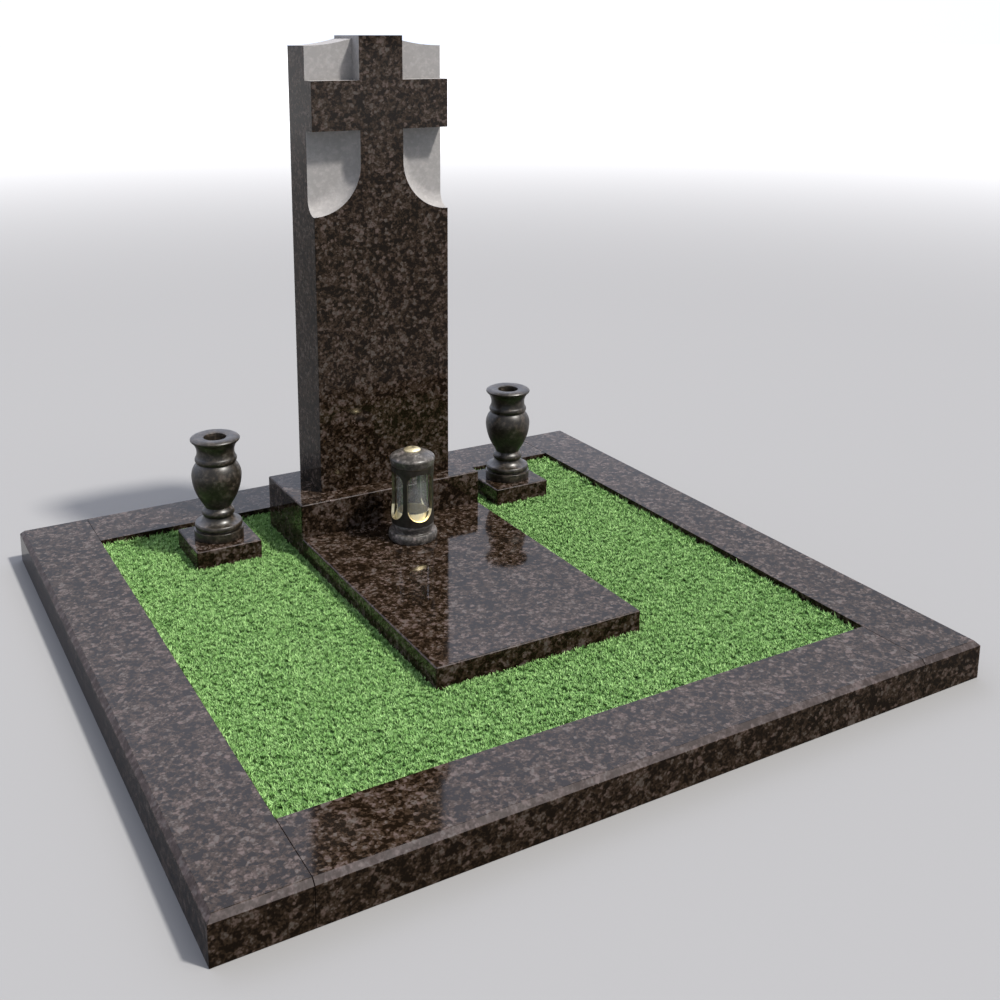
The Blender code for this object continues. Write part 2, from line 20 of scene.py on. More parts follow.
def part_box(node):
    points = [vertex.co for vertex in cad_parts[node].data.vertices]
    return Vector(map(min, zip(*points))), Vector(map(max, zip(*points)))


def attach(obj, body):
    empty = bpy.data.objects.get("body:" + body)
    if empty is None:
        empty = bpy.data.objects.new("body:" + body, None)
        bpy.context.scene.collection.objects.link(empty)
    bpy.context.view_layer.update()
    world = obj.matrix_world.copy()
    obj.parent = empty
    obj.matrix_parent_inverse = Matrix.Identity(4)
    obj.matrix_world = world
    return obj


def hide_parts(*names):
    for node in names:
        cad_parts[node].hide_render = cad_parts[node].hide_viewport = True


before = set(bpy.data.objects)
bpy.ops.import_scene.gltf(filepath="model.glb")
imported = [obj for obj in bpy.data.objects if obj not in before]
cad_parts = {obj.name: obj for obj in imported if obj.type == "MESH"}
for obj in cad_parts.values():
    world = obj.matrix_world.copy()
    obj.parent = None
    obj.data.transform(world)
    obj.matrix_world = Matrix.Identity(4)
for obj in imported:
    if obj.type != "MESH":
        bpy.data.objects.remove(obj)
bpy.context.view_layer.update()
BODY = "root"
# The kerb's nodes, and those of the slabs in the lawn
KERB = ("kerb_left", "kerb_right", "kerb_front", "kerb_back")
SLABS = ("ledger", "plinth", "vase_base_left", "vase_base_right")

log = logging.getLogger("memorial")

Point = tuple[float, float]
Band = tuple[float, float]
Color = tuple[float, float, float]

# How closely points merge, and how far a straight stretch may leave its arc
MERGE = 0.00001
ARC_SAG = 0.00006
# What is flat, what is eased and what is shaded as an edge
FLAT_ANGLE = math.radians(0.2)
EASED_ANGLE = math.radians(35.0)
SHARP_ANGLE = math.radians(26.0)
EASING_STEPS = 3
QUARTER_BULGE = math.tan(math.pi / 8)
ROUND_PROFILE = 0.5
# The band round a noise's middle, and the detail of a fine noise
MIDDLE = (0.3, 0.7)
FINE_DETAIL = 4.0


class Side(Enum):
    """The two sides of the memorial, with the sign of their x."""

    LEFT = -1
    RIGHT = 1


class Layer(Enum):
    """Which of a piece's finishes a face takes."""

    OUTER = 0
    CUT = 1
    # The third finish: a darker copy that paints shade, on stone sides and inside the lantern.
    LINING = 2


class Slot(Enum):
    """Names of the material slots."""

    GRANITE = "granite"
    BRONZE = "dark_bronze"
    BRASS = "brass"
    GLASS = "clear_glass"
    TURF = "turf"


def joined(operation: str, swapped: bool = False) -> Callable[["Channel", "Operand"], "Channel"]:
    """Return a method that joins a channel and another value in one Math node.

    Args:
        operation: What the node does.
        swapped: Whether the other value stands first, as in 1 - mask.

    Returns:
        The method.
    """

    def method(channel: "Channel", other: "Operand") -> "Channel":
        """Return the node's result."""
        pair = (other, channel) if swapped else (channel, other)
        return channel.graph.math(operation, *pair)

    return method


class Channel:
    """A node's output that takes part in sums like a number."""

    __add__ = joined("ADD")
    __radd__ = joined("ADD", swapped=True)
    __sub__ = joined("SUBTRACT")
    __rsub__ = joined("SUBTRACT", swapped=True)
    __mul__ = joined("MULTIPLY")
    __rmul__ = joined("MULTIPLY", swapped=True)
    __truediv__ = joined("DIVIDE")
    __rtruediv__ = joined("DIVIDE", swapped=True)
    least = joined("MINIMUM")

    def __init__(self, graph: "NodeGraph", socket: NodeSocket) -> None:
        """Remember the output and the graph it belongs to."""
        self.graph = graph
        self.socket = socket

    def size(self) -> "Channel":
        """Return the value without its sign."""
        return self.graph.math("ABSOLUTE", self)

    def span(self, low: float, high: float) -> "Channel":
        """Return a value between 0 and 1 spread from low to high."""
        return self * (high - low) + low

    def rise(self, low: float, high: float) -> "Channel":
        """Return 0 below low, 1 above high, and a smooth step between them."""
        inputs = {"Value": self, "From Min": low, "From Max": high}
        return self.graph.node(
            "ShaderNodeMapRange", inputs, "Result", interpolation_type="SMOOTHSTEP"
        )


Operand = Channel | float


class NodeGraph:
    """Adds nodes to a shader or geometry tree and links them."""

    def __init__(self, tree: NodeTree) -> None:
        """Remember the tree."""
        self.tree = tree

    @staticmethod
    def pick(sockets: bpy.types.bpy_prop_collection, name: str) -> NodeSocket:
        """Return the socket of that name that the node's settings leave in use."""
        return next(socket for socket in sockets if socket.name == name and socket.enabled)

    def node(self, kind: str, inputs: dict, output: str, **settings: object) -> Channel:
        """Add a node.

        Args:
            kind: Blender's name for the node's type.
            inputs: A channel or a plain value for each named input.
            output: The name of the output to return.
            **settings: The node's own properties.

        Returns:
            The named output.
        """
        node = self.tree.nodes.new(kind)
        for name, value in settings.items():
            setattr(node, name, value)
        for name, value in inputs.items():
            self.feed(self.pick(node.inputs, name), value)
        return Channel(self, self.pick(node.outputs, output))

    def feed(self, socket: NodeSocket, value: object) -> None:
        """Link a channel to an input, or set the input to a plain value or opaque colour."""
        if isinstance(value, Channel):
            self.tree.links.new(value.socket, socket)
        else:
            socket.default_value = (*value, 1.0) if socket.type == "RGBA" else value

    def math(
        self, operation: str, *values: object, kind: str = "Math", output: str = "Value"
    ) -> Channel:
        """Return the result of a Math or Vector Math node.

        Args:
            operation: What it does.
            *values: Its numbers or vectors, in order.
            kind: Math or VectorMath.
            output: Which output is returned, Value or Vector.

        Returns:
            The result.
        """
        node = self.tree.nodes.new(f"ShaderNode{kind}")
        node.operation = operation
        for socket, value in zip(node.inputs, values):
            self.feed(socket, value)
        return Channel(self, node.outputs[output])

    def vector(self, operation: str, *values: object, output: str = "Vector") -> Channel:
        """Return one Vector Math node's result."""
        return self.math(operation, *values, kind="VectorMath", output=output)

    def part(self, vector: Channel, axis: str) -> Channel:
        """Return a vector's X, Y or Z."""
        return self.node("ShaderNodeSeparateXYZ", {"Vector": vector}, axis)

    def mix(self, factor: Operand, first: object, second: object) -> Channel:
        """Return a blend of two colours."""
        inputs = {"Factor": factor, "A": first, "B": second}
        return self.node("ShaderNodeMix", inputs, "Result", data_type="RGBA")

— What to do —
Recite the full listing above exactly.

— Result of this exercise —
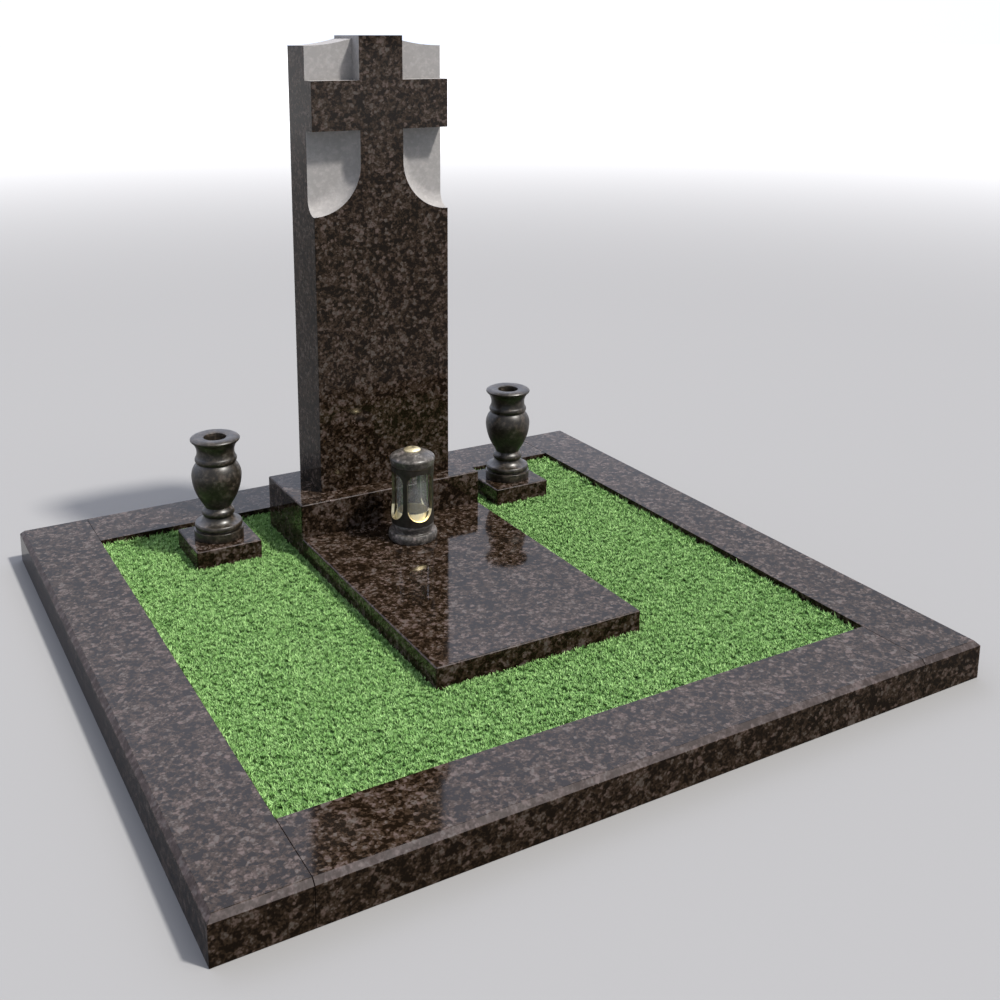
The Blender code for this object continues. Write part 2, from line 20 of scene.py on. More parts follow.
def part_box(node):
    points = [vertex.co for vertex in cad_parts[node].data.vertices]
    return Vector(map(min, zip(*points))), Vector(map(max, zip(*points)))


def attach(obj, body):
    empty = bpy.data.objects.get("body:" + body)
    if empty is None:
        empty = bpy.data.objects.new("body:" + body, None)
        bpy.context.scene.collection.objects.link(empty)
    bpy.context.view_layer.update()
    world = obj.matrix_world.copy()
    obj.parent = empty
    obj.matrix_parent_inverse = Matrix.Identity(4)
    obj.matrix_world = world
    return obj


def hide_parts(*names):
    for node in names:
        cad_parts[node].hide_render = cad_parts[node].hide_viewport = True


before = set(bpy.data.objects)
bpy.ops.import_scene.gltf(filepath="model.glb")
imported = [obj for obj in bpy.data.objects if obj not in before]
cad_parts = {obj.name: obj for obj in imported if obj.type == "MESH"}
for obj in cad_parts.values():
    world = obj.matrix_world.copy()
    obj.parent = None
    obj.data.transform(world)
    obj.matrix_world = Matrix.Identity(4)
for obj in imported:
    if obj.type != "MESH":
        bpy.data.objects.remove(obj)
bpy.context.view_layer.update()
BODY = "root"
# The kerb's nodes, and those of the slabs in the lawn
KERB = ("kerb_left", "kerb_right", "kerb_front", "kerb_back")
SLABS = ("ledger", "plinth", "vase_base_left", "vase_base_right")

log = logging.getLogger("memorial")

Point = tuple[float, float]
Band = tuple[float, float]
Color = tuple[float, float, float]

# How closely points merge, and how far a straight stretch may leave its arc
MERGE = 0.00001
ARC_SAG = 0.00006
# What is flat, what is eased and what is shaded as an edge
FLAT_ANGLE = math.radians(0.2)
EASED_ANGLE = math.radians(35.0)
SHARP_ANGLE = math.radians(26.0)
EASING_STEPS = 3
QUARTER_BULGE = math.tan(math.pi / 8)
ROUND_PROFILE = 0.5
# The band round a noise's middle, and the detail of a fine noise
MIDDLE = (0.3, 0.7)
FINE_DETAIL = 4.0


class Side(Enum):
    """The two sides of the memorial, with the sign of their x."""

    LEFT = -1
    RIGHT = 1


class Layer(Enum):
    """Which of a piece's finishes a face takes."""

    OUTER = 0
    CUT = 1
    # The third finish: a darker copy that paints shade, on stone sides and inside the lantern.
    LINING = 2


class Slot(Enum):
    """Names of the material slots."""

    GRANITE = "granite"
    BRONZE = "dark_bronze"
    BRASS = "brass"
    GLASS = "clear_glass"
    TURF = "turf"


def joined(operation: str, swapped: bool = False) -> Callable[["Channel", "Operand"], "Channel"]:
    """Return a method that joins a channel and another value in one Math node.

    Args:
        operation: What the node does.
        swapped: Whether the other value stands first, as in 1 - mask.

    Returns:
        The method.
    """

    def method(channel: "Channel", other: "Operand") -> "Channel":
        """Return the node's result."""
        pair = (other, channel) if swapped else (channel, other)
        return channel.graph.math(operation, *pair)

    return method


class Channel:
    """A node's output that takes part in sums like a number."""

    __add__ = joined("ADD")
    __radd__ = joined("ADD", swapped=True)
    __sub__ = joined("SUBTRACT")
    __rsub__ = joined("SUBTRACT", swapped=True)
    __mul__ = joined("MULTIPLY")
    __rmul__ = joined("MULTIPLY", swapped=True)
    __truediv__ = joined("DIVIDE")
    __rtruediv__ = joined("DIVIDE", swapped=True)
    least = joined("MINIMUM")

    def __init__(self, graph: "NodeGraph", socket: NodeSocket) -> None:
        """Remember the output and the graph it belongs to."""
        self.graph = graph
        self.socket = socket

    def size(self) -> "Channel":
        """Return the value without its sign."""
        return self.graph.math("ABSOLUTE", self)

    def span(self, low: float, high: float) -> "Channel":
        """Return a value between 0 and 1 spread from low to high."""
        return self * (high - low) + low

    def rise(self, low: float, high: float) -> "Channel":
        """Return 0 below low, 1 above high, and a smooth step between them."""
        inputs = {"Value": self, "From Min": low, "From Max": high}
        return self.graph.node(
            "ShaderNodeMapRange", inputs, "Result", interpolation_type="SMOOTHSTEP"
        )


Operand = Channel | float


class NodeGraph:
    """Adds nodes to a shader or geometry tree and links them."""

    def __init__(self, tree: NodeTree) -> None:
        """Remember the tree."""
        self.tree = tree

    @staticmethod
    def pick(sockets: bpy.types.bpy_prop_collection, name: str) -> NodeSocket:
        """Return the socket of that name that the node's settings leave in use."""
        return next(socket for socket in sockets if socket.name == name and socket.enabled)

    def node(self, kind: str, inputs: dict, output: str, **settings: object) -> Channel:
        """Add a node.

        Args:
            kind: Blender's name for the node's type.
            inputs: A channel or a plain value for each named input.
            output: The name of the output to return.
            **settings: The node's own properties.

        Returns:
            The named output.
        """
        node = self.tree.nodes.new(kind)
        for name, value in settings.items():
            setattr(node, name, value)
        for name, value in inputs.items():
            self.feed(self.pick(node.inputs, name), value)
        return Channel(self, self.pick(node.outputs, output))

    def feed(self, socket: NodeSocket, value: object) -> None:
        """Link a channel to an input, or set the input to a plain value or opaque colour."""
        if isinstance(value, Channel):
            self.tree.links.new(value.socket, socket)
        else:
            socket.default_value = (*value, 1.0) if socket.type == "RGBA" else value

    def math(
        self, operation: str, *values: object, kind: str = "Math", output: str = "Value"
    ) -> Channel:
        """Return the result of a Math or Vector Math node.

        Args:
            operation: What it does.
            *values: Its numbers or vectors, in order.
            kind: Math or VectorMath.
            output: Which output is returned, Value or Vector.

        Returns:
            The result.
        """
        node = self.tree.nodes.new(f"ShaderNode{kind}")
        node.operation = operation
        for socket, value in zip(node.inputs, values):
            self.feed(socket, value)
        return Channel(self, node.outputs[output])

    def vector(self, operation: str, *values: object, output: str = "Vector") -> Channel:
        """Return one Vector Math node's result."""
        return self.math(operation, *values, kind="VectorMath", output=output)

    def part(self, vector: Channel, axis: str) -> Channel:
        """Return a vector's X, Y or Z."""
        return self.node("ShaderNodeSeparateXYZ", {"Vector": vector}, axis)

    def mix(self, factor: Operand, first: object, second: object) -> Channel:
        """Return a blend of two colours."""
        inputs = {"Factor": factor, "A": first, "B": second}
        return self.node("ShaderNodeMix", inputs, "Result", data_type="RGBA")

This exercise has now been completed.